Abstract:Fetoscopy laser photocoagulation is a widely used procedure for the treatment of Twin-to-Twin Transfusion Syndrome (TTTS), that occur in mono-chorionic multiple pregnancies due to placental vascular anastomoses. This procedure is particularly challenging due to limited field of view, poor manoeuvrability of the fetoscope, poor visibility due to fluid turbidity, variability in light source, and unusual position of the placenta. This may lead to increased procedural time and incomplete ablation, resulting in persistent TTTS. Computer-assisted intervention may help overcome these challenges by expanding the fetoscopic field of view through video mosaicking and providing better visualization of the vessel network.
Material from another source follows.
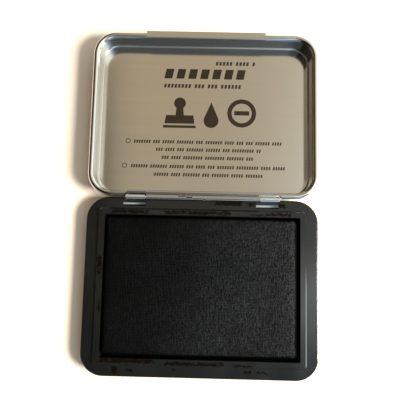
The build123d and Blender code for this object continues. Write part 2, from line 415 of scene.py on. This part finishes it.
TUBE_SPECKS = [(-7.6, 0.8, 1.4, 0.3), (-4.8, 0.6, 1.1, 0.35), (0.7, -0.1, 0.4, 0.3), (2.6, -0.5, 0.6, 0.25)]
paint(nodes["base_tray"], tray_material())
paint(nodes["lid_shell"], steel_material("lid_brushed_steel", (0.72, 0.66, 0.55), 0.14, TUBE_SPECKS))
paint(nodes["hinge_pin"], steel_material("pin_drawn_wire", (0.7, 0.68, 0.63), 0.25))
bracket_finish = chrome_material()
paint(nodes["hinge_bracket_left"], bracket_finish)
paint(nodes["hinge_bracket_right"], bracket_finish)
paint(nodes["felt_core"], felt_material())
paint(nodes["backing_board"], board_material())


# ---- Pad: woven cloth drawn over the felt, swelled a little by cloth simulation ------------
def rounded_box(low, high, corner, edge, step):
    """A closed quad mesh of a box: corner rounds it in plan and edge rounds its rims."""
    size = high - low
    counts = [max(3, round(length / step)) for length in size]
    bm = bmesh.new()
    made = {}

    def to_disc(a, b):
        """Squeezes a square onto the round quarter inside it."""
        length = math.hypot(a, b)
        return max(abs(a), abs(b)) / length if length else 1.0

    def vertex(key):
        if key not in made:
            x, y, z = (low[a] + size[a] * key[a] / counts[a] for a in range(3))
            core_x = min(max(x, low.x + corner), high.x - corner)
            core_y = min(max(y, low.y + corner), high.y - corner)
            away = Vector((x - core_x, y - core_y))
            away *= to_disc(*away)
            inward = corner - edge - away.length
            if inward < 0 and away.length:
                level = min(max(z, low.z + edge), high.z - edge)
                squeeze = to_disc(-inward, z - level)
                away *= (corner - edge - inward * squeeze) / away.length
                z = level + (z - level) * squeeze
            made[key] = bm.verts.new((core_x + away.x, core_y + away.y, z))
        return made[key]

    for axis in range(3):
        a, b = (axis + 1) % 3, (axis + 2) % 3
        for end in (0, counts[axis]):
            for i in range(counts[a]):
                for j in range(counts[b]):
                    ring = []
                    for u, v in ((0, 0), (1, 0), (1, 1), (0, 1)):
                        key = [0, 0, 0]
                        key[axis], key[a], key[b] = end, i + u, j + v
                        ring.append(vertex(tuple(key)))
                    bm.faces.new(ring if end else ring[::-1])
    return bm


def swell(obj, scale, pinned, pressure, frames, cap):
    """Blows the piece up as cloth, in a copy scale times its size, then keeps moves under cap."""
    rest = [v.co.copy() for v in obj.data.vertices]
    copy = obj.data.copy()
    copy.transform(Matrix.Scale(scale, 4))
    blown = bpy.data.objects.new("swelling", copy)
    bpy.context.scene.collection.objects.link(blown)
    group = blown.vertex_groups.new(name="held")
    group.add([i for i, p in enumerate(rest) if pinned(p)], 1.0, "REPLACE")
    cloth = blown.modifiers.new("cloth", "CLOTH")
    cloth.settings.quality = 6
    cloth.settings.mass = 0.3
    cloth.settings.tension_stiffness = 25
    cloth.settings.compression_stiffness = 25
    cloth.settings.bending_stiffness = 3
    cloth.settings.vertex_group_mass = "held"
    cloth.settings.use_pressure = True
    cloth.settings.uniform_pressure_force = pressure
    cloth.settings.effector_weights.gravity = 0
    cloth.point_cache.frame_end = frames
    scene = bpy.context.scene
    for f in range(1, frames + 1):
        scene.frame_set(f)
    result = blown.evaluated_get(bpy.context.evaluated_depsgraph_get()).data
    for vertex, p in zip(result.vertices, rest):
        move = vertex.co / scale - p
        if move.length > cap:
            move = move.normalized() * cap
        obj.data.vertices[vertex.index].co = p + move
    scene.frame_set(1)
    bpy.data.objects.remove(blown)
    bpy.data.meshes.remove(copy)


def subdivide(obj, levels):
    modifier = obj.modifiers.new("smooth", "SUBSURF")
    modifier.levels = modifier.render_levels = levels
    bpy.context.view_layer.update()
    final = bpy.data.meshes.new_from_object(obj.evaluated_get(bpy.context.evaluated_depsgraph_get()))
    obj.modifiers.clear()
    obj.data = final


THREAD_PITCH = 0.52 * MM


def cloth_material():
    s = Shader("inked_weave")
    pitch = THREAD_PITCH
    u = s.math("DIVIDE", s.math("ADD", s.x, s.math("MULTIPLY_ADD", s.noise(160, 3), 1.6 * MM, 0)), pitch)
    v = s.math("DIVIDE", s.math("ADD", s.y, s.math("MULTIPLY_ADD", s.noise(140, 3), 1.2 * MM, 0)), pitch)

    def thread(across):
        """A rounded thread: 1 along its middle and 0 in the gaps."""
        swing = s.math("MULTIPLY_ADD", s.math("FRACT", across), 2.0, -1.0)
        return s.math("SUBTRACT", 1.0, s.math("POWER", s.math("ABSOLUTE", swing), 2.5))

    cells = s.math("ADD", s.math("FLOOR", u), s.math("FLOOR", v))
    over = s.math("MODULO", s.math("ABSOLUTE", cells), 2.0)
    warp = s.math("MULTIPLY", thread(u), s.math("MULTIPLY_ADD", over, 0.45, 0.55))
    weft = s.math("MULTIPLY", thread(v), s.math("MULTIPLY_ADD", over, -0.45, 1.0))
    slub = s.noise(1.0, 4, 0.65, s.stretched((2300, 520, 1500)))
    weave = s.math("MULTIPLY", s.math("MAXIMUM", warp, weft), s.math("MULTIPLY_ADD", slub, 1.3, 0.3))
    soaked = s.ramp(s.noise(70, 4), 0.3, 0.7)
    # Painted sheen: greyer towards the front right corner, where the threads catch the window light
    painted_sheen_right = s.ramp(s.math("SUBTRACT", s.x, s.math("MULTIPLY", s.y, 0.35)), -25 * MM, 45 * MM, 0.12, 1.0)
    streak = s.ramp(s.noise(1.0, 3, 0.7, s.stretched((2700, 1100, 1500), (5, 2, 0))), 0.3, 0.72)
    grey = s.math("MULTIPLY", s.math("MULTIPLY", s.ramp(weave, 0.35, 1.1), streak), painted_sheen_right)
    grey = s.math("MULTIPLY", grey, s.math("MULTIPLY_ADD", soaked, 0.7, 0.6))
    # Painted shade: the sides of the pad get none of the thread tone and no reflection, so they stay black
    top = s.ramp(s.facing[2], 0.8, 0.99)
    grey = s.math("MULTIPLY", grey, top)
    s.set(Base_Color=s.mix(grey, rgb(0.0009, 0.001, 0.0008), rgb(0.019, 0.02, 0.0215)))
    s.set(Roughness=s.blend(top, 0.95, s.blend(soaked, 0.45, 0.56)), IOR=s.blend(top, 1.0, 1.45))
    s.set(Specular_IOR_Level=s.math("MULTIPLY", top, s.blend(grey, 0.03, 0.18)))
    s.set(Normal=s.bump(weave, 0.11 * MM, 0.8))
    return s.material


# How far the pad sits from its CAD box, to leave the gaps that the photograph shows
PAD_SHIFT_LOW = Vector((-0.35, 0.1, 0)) * MM
PAD_SHIFT_HIGH = Vector((-0.1, 0.35, 0)) * MM
PAD_CORNER = 2.1 * MM
PAD_EDGE = 0.9 * MM
PAD_MESH_STEP = 0.8 * MM
PAD_HELD_HEIGHT = 1.0 * MM
PAD_MOVE_CAP = 0.3 * MM


def make_pad():
    low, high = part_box("pad_cloth")
    low = low + PAD_SHIFT_LOW
    high = high + PAD_SHIFT_HIGH
    pad = mesh_object("ink_pad_cloth", rounded_box(low, high, PAD_CORNER, PAD_EDGE, PAD_MESH_STEP))
    swell(pad, 10, lambda p: p.z < low.z + PAD_HELD_HEIGHT, 2.0, 16, PAD_MOVE_CAP)
    subdivide(pad, 1)
    paint(pad, cloth_material())
    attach(pad, "base")
    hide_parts("pad_cloth")


make_pad()


# ---- Print inside the lid: plain pictograms and dummy lines, no lettering -------------------
class Print:
    """Thin flat shapes on the lid's floor, in millimetres in the frame's X and Y."""

    def __init__(self, bottom, thickness):
        self.bm = bmesh.new()
        self.bottom, self.thickness = bottom, thickness

    def shape(self, outline):
        """One filled shape with its edges closed."""
        base = [self.bm.verts.new((x * MM, y * MM, self.bottom)) for x, y in outline]
        top = [self.bm.verts.new(v.co + Vector((0, 0, self.thickness))) for v in base]
        self.bm.faces.new(base[::-1])
        self.bm.faces.new(top)
        for i in range(len(base)):
            j = (i + 1) % len(base)
            self.bm.faces.new((base[i], base[j], top[j], top[i]))

    def slanted(self, x, y, width, height, lean=0.0):
        shift = lean * height
        self.shape([(x, y), (x + width, y), (x + width + shift, y + height), (x + shift, y + height)])

    def ring(self, x, y, outer, inner, steps=32):
        """A ring made of short filled pieces."""
        for i in range(steps):
            a = math.tau * i / steps
            b = math.tau * (i + 1) / steps
            self.shape(
                [
                    (x + outer * math.cos(a), y + outer * math.sin(a)),
                    (x + outer * math.cos(b), y + outer * math.sin(b)),
                    (x + inner * math.cos(b), y + inner * math.sin(b)),
                    (x + inner * math.cos(a), y + inner * math.sin(a)),
                ]
            )


LID_SHEET = 0.3 * MM
PRINT_LIFT = 0.002 * MM
PRINT_THICKNESS = 0.012 * MM


def dummy_line(page, left, right, y, height, pitch, chance):
    """A row of equal slanted ticks in word-length groups, which stands for small print."""
    x = left
    while x < right - pitch:
        for _ in range(chance.randint(3, 9)):
            if x > right - pitch:
                break
            page.slanted(x, y, 0.64 * pitch, height, 0.16)
            x += pitch
        x += 0.8 * pitch


def arc(x, y, radius, degrees):
    """Points on a circle round x, y at the given angles."""
    return [(x + radius * math.cos(math.radians(d)), y + radius * math.sin(math.radians(d))) for d in degrees]


def make_print():
    page = Print(LID_SHEET + PRINT_LIFT, PRINT_THICKNESS)
    chance = random.Random(7)

    # Band of slanted blocks between two dummy lines
    for i in range(7):
        page.slanted(-16.0 + 4.65 * i, 47.9, 3.1, 3.9, 0.2)
    dummy_line(page, 4.0, 19.8, 53.5, 1.5, 1.35, chance)
    dummy_line(page, -16.0, 14.6, 44.2, 1.5, 1.35, chance)

    # Hand stamp: knob, neck and block
    knob = arc(-9.6, 38, 2.3, range(-55, 236, 10))
    block = [(-11.2, 33.2), (-14.9, 33.2), (-15.4, 29.9), (-3.8, 29.9), (-4.3, 33.2), (-8.0, 33.2)]
    page.shape(knob + block)
    page.shape([(-15.9, 28.2), (-3.3, 28.2), (-3.3, 29.2), (-15.9, 29.2)])

    # Ink drop
    page.shape(arc(2.6, 31.3, 2.9, range(150, 391, 12)) + [(2.6, 38.6)])

    # Round impression with a bar across it
    page.ring(14.4, 34.4, 5.6, 3.9)
    page.slanted(11.5, 33.6, 5.8, 1.7)

    # Two paragraphs of dummy lines, each with a small ring before it
    for left, right, y in (
        (-27.0, 30.5, 22.0),
        (-18.4, 22.4, 19.0),
        (-16.0, 20.5, 15.9),
        (-27.8, 32.4, 12.4),
        (-18.8, 23.6, 9.3),
    ):
        dummy_line(page, left, right, y, 1.25, 0.95, chance)
    for x, y in ((-29.2, 22.7), (-30.2, 13.1)):
        page.ring(x, y, 0.95, 0.7, 16)

    marks = mesh_object("lid_print", page.bm, smooth=False)
    s = Shader("print_brown")
    patchy = s.noise(1500, 3)
    s.set(Base_Color=s.mix(patchy, rgb(0.012, 0.007, 0.003), rgb(0.02, 0.012, 0.006)))
    s.set(Roughness=0.5, Specular_IOR_Level=0.15)
    paint(marks, s.material)
    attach(marks, "lid")


make_print()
However, the research and development in this domain remain limited due to unavailability of high-quality data to encode the intra- and inter-procedure variability. Through the \textit{Fetoscopic Placental Vessel Segmentation and Registration (FetReg)} challenge, we present a large-scale multi-centre dataset for the development of generalized and robust semantic segmentation and video mosaicking algorithms for the fetal environment with a focus on creating drift-free mosaics from long duration fetoscopy videos. In this paper, we provide an overview of the FetReg dataset, challenge tasks, evaluation metrics and baseline methods for both segmentation and registration. Baseline methods results on the FetReg dataset shows that our dataset poses interesting challenges, offering large opportunity for the creation of novel methods and models through a community effort initiative guided by the FetReg challenge.